In retail it’s about having an efficient inventory!
I presented a webinar last week and one of the topics we discussed was inventory turn. A number of the participants on the webinar followed up with me to get a litter deeper in the subject. I’m reposting this blog from a year ago as a result of those dicsussions.
In furthering the discussion on ” Key Indicators Numbers” inventory turn rate has a direct relationship to profitability. Achieving an optimal turn rate results in an “Efficient Inventory. An efficient inventory is defined as an inventory that allows you to sell the right product and the right time at the maximum price. Stated another way it is an inventory that meets customer demand, eliminates out of stocks and reduces the need for sales and markdowns. You may never get to that perfect inventory level but the closer you get the better your bottom line.
The calculation for inventory turn can be either one of two ways:
Retail sales – divided by the value of inventory at retail
Cost of Good sold – divided by average inventory at cost
The first step in the process is to establish you current inventory turn. Once you have it try to find out how that compares to average turn rate in your specific retail vertical market. Trade associations are a good source for this information. Here are some examples of average inventory turns by vertical markets.
Book stores 2.6 – Departments stores 3.50- Pet Supply 6.7 -Supermarkets 10 Fashion speciality 6.5- – Sporting Goods 2.6.
Once you have calculated you turn rate for two or three months compare to the average rate in your vertical. You goal to is to at least reach that average. You can get sophisticated and calculate your turn by department to get a really fine tuned inventory, but that’s after you established a valid baseline.
Why should you care: Here’s a simple example of a store with annual sales of $1,000,000 and an inventory turn rate of 5X and 50% maintained margin. If they can increase their turns by one turn to 6x they bring $33,333 to the bottom line.

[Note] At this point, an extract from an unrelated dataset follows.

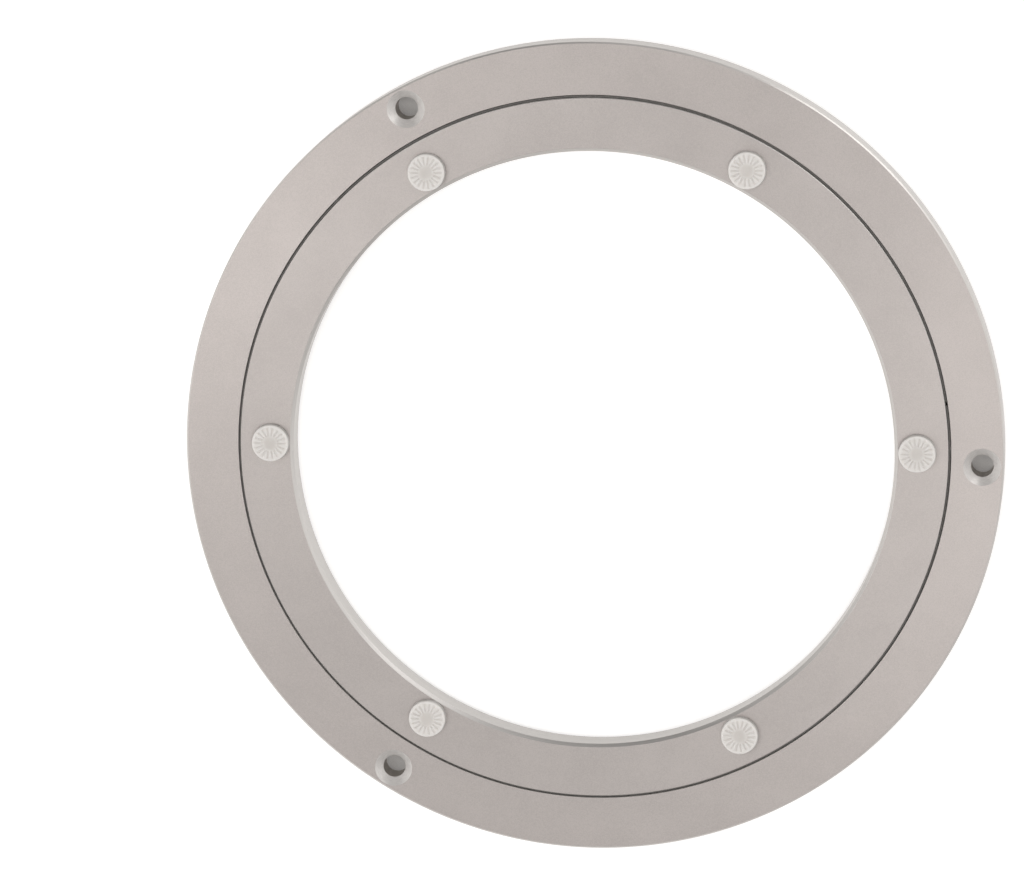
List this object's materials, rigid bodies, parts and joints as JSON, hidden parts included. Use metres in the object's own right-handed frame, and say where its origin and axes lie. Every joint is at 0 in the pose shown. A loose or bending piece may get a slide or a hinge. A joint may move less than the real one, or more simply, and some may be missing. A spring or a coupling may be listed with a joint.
{
  "type": "lazy susan bearing",
  "caption": "Flat turntable bearing: an aluminium inner ring with clear anti-slip pads turns on caged steel balls inside an outer ring with countersunk screw holes.",
  "frame": {"origin": "on the turning axis, in the outer ring's back face, on which the bearing lies", "axes": "+Z along the turning axis, towards the pads and the countersinks; +Y to the top of the picture and +X to its right"},
  "size_m": [0.2, 0.2, 0.0105],
  "materials": {
    "ring_aluminium": "bead-blasted satin",
    "plug_aluminium": "turned satin",
    "dowel_steel": "drawn",
    "ball_steel": "polished",
    "cage_nylon": "matt grey nylon, greased",
    "clear_pad": "clear, milky"
  },
  "bodies": {
    "base": {"outer_ring": "ring_aluminium"},
    "turntable": {"inner_ring": "ring_aluminium", "filler_plug": "plug_aluminium", "plug_dowel": "dowel_steel", "pad_1": "clear_pad", "pad_2": "clear_pad", "pad_3": "clear_pad", "pad_4": "clear_pad", "pad_5": "clear_pad", "pad_6": "clear_pad"},
    "cage": {"ball_cage": "cage_nylon"},
    "ball_01": {"ball_01": "ball_steel"},
    "ball_02": {"ball_02": "ball_steel"},
    "ball_03": {"ball_03": "ball_steel"},
    "ball_04": {"ball_04": "ball_steel"},
    "ball_05": {"ball_05": "ball_steel"},
    "ball_06": {"ball_06": "ball_steel"},
    "ball_07": {"ball_07": "ball_steel"},
    "ball_08": {"ball_08": "ball_steel"},
    "ball_09": {"ball_09": "ball_steel"},
    "ball_10": {"ball_10": "ball_steel"},
    "ball_11": {"ball_11": "ball_steel"},
    "ball_12": {"ball_12": "ball_steel"},
    "ball_13": {"ball_13": "ball_steel"},
    "ball_14": {"ball_14": "ball_steel"},
    "ball_15": {"ball_15": "ball_steel"},
    "ball_16": {"ball_16": "ball_steel"},
    "ball_17": {"ball_17": "ball_steel"},
    "ball_18": {"ball_18": "ball_steel"},
    "ball_19": {"ball_19": "ball_steel"},
    "ball_20": {"ball_20": "ball_steel"},
    "ball_21": {"ball_21": "ball_steel"},
    "ball_22": {"ball_22": "ball_steel"},
    "ball_23": {"ball_23": "ball_steel"},
    "ball_24": {"ball_24": "ball_steel"}
  },
  "joints": [
    {"name": "inner_ring_spin", "type": "hinge", "parent": "base", "child": "turntable", "pos_m": [0, 0, 0.00425], "axis": [0, 0, 1], "continuous": true},
    {"name": "cage_spin", "type": "hinge", "parent": "base", "child": "cage", "pos_m": [0, 0, 0.00425], "axis": [0, 0, 1], "continuous": true},
    {"name": "ball_01_spin", "type": "hinge", "parent": "cage", "child": "ball_01", "pos_m": [0.0868, 0, 0.00425], "axis": [0, 0, 1], "continuous": true},
    {"name": "ball_02_spin", "type": "hinge", "parent": "cage", "child": "ball_02", "pos_m": [0.08384, 0.02247, 0.00425], "axis": [0, 0, 1], "continuous": true},
    {"name": "ball_03_spin", "type": "hinge", "parent": "cage", "child": "ball_03", "pos_m": [0.07517, 0.0434, 0.00425], "axis": [0, 0, 1], "continuous": true},
    {"name": "ball_04_spin", "type": "hinge", "parent": "cage", "child": "ball_04", "pos_m": [0.06138, 0.06138, 0.00425], "axis": [0, 0, 1], "continuous": true},
    {"name": "ball_05_spin", "type": "hinge", "parent": "cage", "child": "ball_05", "pos_m": [0.0434, 0.07517, 0.00425], "axis": [0, 0, 1], "continuous": true},
    {"name": "ball_06_spin", "type": "hinge", "parent": "cage", "child": "ball_06", "pos_m": [0.02247, 0.08384, 0.00425], "axis": [0, 0, 1], "continuous": true},
    {"name": "ball_07_spin", "type": "hinge", "parent": "cage", "child": "ball_07", "pos_m": [0, 0.0868, 0.00425], "axis": [0, 0, 1], "continuous": true},
    {"name": "ball_08_spin", "type": "hinge", "parent": "cage", "child": "ball_08", "pos_m": [-0.02247, 0.08384, 0.00425], "axis": [0, 0, 1], "continuous": true},
    {"name": "ball_09_spin", "type": "hinge", "parent": "cage", "child": "ball_09", "pos_m": [-0.0434, 0.07517, 0.00425], "axis": [0, 0, 1], "continuous": true},
    {"name": "ball_10_spin", "type": "hinge", "parent": "cage", "child": "ball_10", "pos_m": [-0.06138, 0.06138, 0.00425], "axis": [0, 0, 1], "continuous": true},
    {"name": "ball_11_spin", "type": "hinge", "parent": "cage", "child": "ball_11", "pos_m": [-0.07517, 0.0434, 0.00425], "axis": [0, 0, 1], "continuous": true},
    {"name": "ball_12_spin", "type": "hinge", "parent": "cage", "child": "ball_12", "pos_m": [-0.08384, 0.02247, 0.00425], "axis": [0, 0, 1], "continuous": true},
    {"name": "ball_13_spin", "type": "hinge", "parent": "cage", "child": "ball_13", "pos_m": [-0.0868, 0, 0.00425], "axis": [0, 0, 1], "continuous": true},
    {"name": "ball_14_spin", "type": "hinge", "parent": "cage", "child": "ball_14", "pos_m": [-0.08384, -0.02247, 0.00425], "axis": [0, 0, 1], "continuous": true},
    {"name": "ball_15_spin", "type": "hinge", "parent": "cage", "child": "ball_15", "pos_m": [-0.07517, -0.0434, 0.00425], "axis": [0, 0, 1], "continuous": true},
    {"name": "ball_16_spin", "type": "hinge", "parent": "cage", "child": "ball_16", "pos_m": [-0.06138, -0.06138, 0.00425], "axis": [0, 0, 1], "continuous": true},
    {"name": "ball_17_spin", "type": "hinge", "parent": "cage", "child": "ball_17", "pos_m": [-0.0434, -0.07517, 0.00425], "axis": [0, 0, 1], "continuous": true},
    {"name": "ball_18_spin", "type": "hinge", "parent": "cage", "child": "ball_18", "pos_m": [-0.02247, -0.08384, 0.00425], "axis": [0, 0, 1], "continuous": true},
    {"name": "ball_19_spin", "type": "hinge", "parent": "cage", "child": "ball_19", "pos_m": [0, -0.0868, 0.00425], "axis": [0, 0, 1], "continuous": true},
    {"name": "ball_20_spin", "type": "hinge", "parent": "cage", "child": "ball_20", "pos_m": [0.02247, -0.08384, 0.00425], "axis": [0, 0, 1], "continuous": true},
    {"name": "ball_21_spin", "type": "hinge", "parent": "cage", "child": "ball_21", "pos_m": [0.0434, -0.07517, 0.00425], "axis": [0, 0, 1], "continuous": true},
    {"name": "ball_22_spin", "type": "hinge", "parent": "cage", "child": "ball_22", "pos_m": [0.06138, -0.06138, 0.00425], "axis": [0, 0, 1], "continuous": true},
    {"name": "ball_23_spin", "type": "hinge", "parent": "cage", "child": "ball_23", "pos_m": [0.07517, -0.0434, 0.00425], "axis": [0, 0, 1], "continuous": true},
    {"name": "ball_24_spin", "type": "hinge", "parent": "cage", "child": "ball_24", "pos_m": [0.08384, -0.02247, 0.00425], "axis": [0, 0, 1], "continuous": true}
  ],
  "couplings": [
    {"joint": "cage_spin", "follows": "inner_ring_spin", "ratio": 0.48632},
    {"joint": "ball_01_spin", "follows": "inner_ring_spin", "ratio": -18.26},
    {"joint": "ball_02_spin", "follows": "inner_ring_spin", "ratio": -18.26},
    {"joint": "ball_03_spin", "follows": "inner_ring_spin", "ratio": -18.26},
    {"joint": "ball_04_spin", "follows": "inner_ring_spin", "ratio": -18.26},
    {"joint": "ball_05_spin", "follows": "inner_ring_spin", "ratio": -18.26},
    {"joint": "ball_06_spin", "follows": "inner_ring_spin", "ratio": -18.26},
    {"joint": "ball_07_spin", "follows": "inner_ring_spin", "ratio": -18.26},
    {"joint": "ball_08_spin", "follows": "inner_ring_spin", "ratio": -18.26},
    {"joint": "ball_09_spin", "follows": "inner_ring_spin", "ratio": -18.26},
    {"joint": "ball_10_spin", "follows": "inner_ring_spin", "ratio": -18.26},
    {"joint": "ball_11_spin", "follows": "inner_ring_spin", "ratio": -18.26},
    {"joint": "ball_12_spin", "follows": "inner_ring_spin", "ratio": -18.26},
    {"joint": "ball_13_spin", "follows": "inner_ring_spin", "ratio": -18.26},
    {"joint": "ball_14_spin", "follows": "inner_ring_spin", "ratio": -18.26},
    {"joint": "ball_15_spin", "follows": "inner_ring_spin", "ratio": -18.26},
    {"joint": "ball_16_spin", "follows": "inner_ring_spin", "ratio": -18.26},
    {"joint": "ball_17_spin", "follows": "inner_ring_spin", "ratio": -18.26},
    {"joint": "ball_18_spin", "follows": "inner_ring_spin", "ratio": -18.26},
    {"joint": "ball_19_spin", "follows": "inner_ring_spin", "ratio": -18.26},
    {"joint": "ball_20_spin", "follows": "inner_ring_spin", "ratio": -18.26},
    {"joint": "ball_21_spin", "follows": "inner_ring_spin", "ratio": -18.26},
    {"joint": "ball_22_spin", "follows": "inner_ring_spin", "ratio": -18.26},
    {"joint": "ball_23_spin", "follows": "inner_ring_spin", "ratio": -18.26},
    {"joint": "ball_24_spin", "follows": "inner_ring_spin", "ratio": -18.26}
  ]
}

Retail inventories on average have doubled since 1995. A great reference of the effect on the consumer of too many choice is the ” The Paradox of Choice”, Why less is more by Barry Schwartz. A case study in the less is more concept is Traders Joe’s. They generate the highest per square foot sales of any specialty grocery chain in the US and they do with less than half of SKU’s of the typical store of their size. They double a triple face fast selling items to ensure thier always in stock. Retailers have been conditioned by suppliers that the more choices they offer the better. The opposite is true.